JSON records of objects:
[Start]

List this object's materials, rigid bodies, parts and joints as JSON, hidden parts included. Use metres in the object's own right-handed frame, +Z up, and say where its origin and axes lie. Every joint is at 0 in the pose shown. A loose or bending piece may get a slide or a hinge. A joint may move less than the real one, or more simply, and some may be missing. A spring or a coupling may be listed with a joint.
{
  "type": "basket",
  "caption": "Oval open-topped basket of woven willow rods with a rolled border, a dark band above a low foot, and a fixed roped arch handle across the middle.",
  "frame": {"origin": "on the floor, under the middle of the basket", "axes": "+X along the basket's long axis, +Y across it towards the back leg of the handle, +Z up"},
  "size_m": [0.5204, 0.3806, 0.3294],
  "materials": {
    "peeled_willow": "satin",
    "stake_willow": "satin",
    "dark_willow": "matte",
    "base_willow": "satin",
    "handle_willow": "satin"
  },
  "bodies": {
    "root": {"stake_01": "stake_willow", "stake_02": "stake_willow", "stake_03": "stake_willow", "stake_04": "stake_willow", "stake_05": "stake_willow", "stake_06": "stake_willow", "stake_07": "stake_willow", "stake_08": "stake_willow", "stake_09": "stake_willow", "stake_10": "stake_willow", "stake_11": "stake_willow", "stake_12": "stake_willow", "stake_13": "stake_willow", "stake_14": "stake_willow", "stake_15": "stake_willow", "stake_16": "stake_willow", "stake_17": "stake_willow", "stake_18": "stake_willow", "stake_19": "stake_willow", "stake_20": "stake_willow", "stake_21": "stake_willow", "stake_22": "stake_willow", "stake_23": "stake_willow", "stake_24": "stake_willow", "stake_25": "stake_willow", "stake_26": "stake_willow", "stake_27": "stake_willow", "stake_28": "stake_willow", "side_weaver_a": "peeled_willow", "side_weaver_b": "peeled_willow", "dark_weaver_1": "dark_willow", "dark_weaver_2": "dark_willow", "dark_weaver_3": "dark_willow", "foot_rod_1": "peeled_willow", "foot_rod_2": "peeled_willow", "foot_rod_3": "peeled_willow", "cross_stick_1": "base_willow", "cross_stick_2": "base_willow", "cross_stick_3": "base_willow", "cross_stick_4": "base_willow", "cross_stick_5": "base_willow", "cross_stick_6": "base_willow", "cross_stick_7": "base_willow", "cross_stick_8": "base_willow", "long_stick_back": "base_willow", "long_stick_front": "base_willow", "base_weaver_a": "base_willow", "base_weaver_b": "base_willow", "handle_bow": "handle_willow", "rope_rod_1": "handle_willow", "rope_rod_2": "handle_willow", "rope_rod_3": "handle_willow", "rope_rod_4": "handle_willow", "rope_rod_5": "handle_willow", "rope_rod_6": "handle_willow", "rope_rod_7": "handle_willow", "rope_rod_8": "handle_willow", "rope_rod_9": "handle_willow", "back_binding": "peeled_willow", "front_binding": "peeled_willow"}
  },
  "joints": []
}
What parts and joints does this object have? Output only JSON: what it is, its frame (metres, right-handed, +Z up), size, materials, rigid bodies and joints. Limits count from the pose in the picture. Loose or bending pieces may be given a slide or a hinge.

[End]

Transcribe each record exactly. Leave nothing out.

List this object's materials, rigid bodies, parts and joints as JSON, hidden parts included. Use metres in the object's own right-handed frame, +Z up, and say where its origin and axes lie. Every joint is at 0 in the pose shown. A loose or bending piece may get a slide or a hinge. A joint may move less than the real one, or more simply, and some may be missing. A spring or a coupling may be listed with a joint.
{
  "type": "basket",
  "caption": "Oval open-topped basket of woven willow rods with a rolled border, a dark band above a low foot, and a fixed roped arch handle across the middle.",
  "frame": {"origin": "on the floor, under the middle of the basket", "axes": "+X along the basket's long axis, +Y across it towards the back leg of the handle, +Z up"},
  "size_m": [0.5204, 0.3806, 0.3294],
  "materials": {
    "peeled_willow": "satin",
    "stake_willow": "satin",
    "dark_willow": "matte",
    "base_willow": "satin",
    "handle_willow": "satin"
  },
  "bodies": {
    "root": {"stake_01": "stake_willow", "stake_02": "stake_willow", "stake_03": "stake_willow", "stake_04": "stake_willow", "stake_05": "stake_willow", "stake_06": "stake_willow", "stake_07": "stake_willow", "stake_08": "stake_willow", "stake_09": "stake_willow", "stake_10": "stake_willow", "stake_11": "stake_willow", "stake_12": "stake_willow", "stake_13": "stake_willow", "stake_14": "stake_willow", "stake_15": "stake_willow", "stake_16": "stake_willow", "stake_17": "stake_willow", "stake_18": "stake_willow", "stake_19": "stake_willow", "stake_20": "stake_willow", "stake_21": "stake_willow", "stake_22": "stake_willow", "stake_23": "stake_willow", "stake_24": "stake_willow", "stake_25": "stake_willow", "stake_26": "stake_willow", "stake_27": "stake_willow", "stake_28": "stake_willow", "side_weaver_a": "peeled_willow", "side_weaver_b": "peeled_willow", "dark_weaver_1": "dark_willow", "dark_weaver_2": "dark_willow", "dark_weaver_3": "dark_willow", "foot_rod_1": "peeled_willow", "foot_rod_2": "peeled_willow", "foot_rod_3": "peeled_willow", "cross_stick_1": "base_willow", "cross_stick_2": "base_willow", "cross_stick_3": "base_willow", "cross_stick_4": "base_willow", "cross_stick_5": "base_willow", "cross_stick_6": "base_willow", "cross_stick_7": "base_willow", "cross_stick_8": "base_willow", "long_stick_back": "base_willow", "long_stick_front": "base_willow", "base_weaver_a": "base_willow", "base_weaver_b": "base_willow", "handle_bow": "handle_willow", "rope_rod_1": "handle_willow", "rope_rod_2": "handle_willow", "rope_rod_3": "handle_willow", "rope_rod_4": "handle_willow", "rope_rod_5": "handle_willow", "rope_rod_6": "handle_willow", "rope_rod_7": "handle_willow", "rope_rod_8": "handle_willow", "rope_rod_9": "handle_willow", "back_binding": "peeled_willow", "front_binding": "peeled_willow"}
  },
  "joints": []
}
What parts and joints does this object have? Output only JSON: what it is, its frame (metres, right-handed, +Z up), size, materials, rigid bodies and joints. Limits count from the pose in the picture. Loose or bending pieces may be given a slide or a hinge.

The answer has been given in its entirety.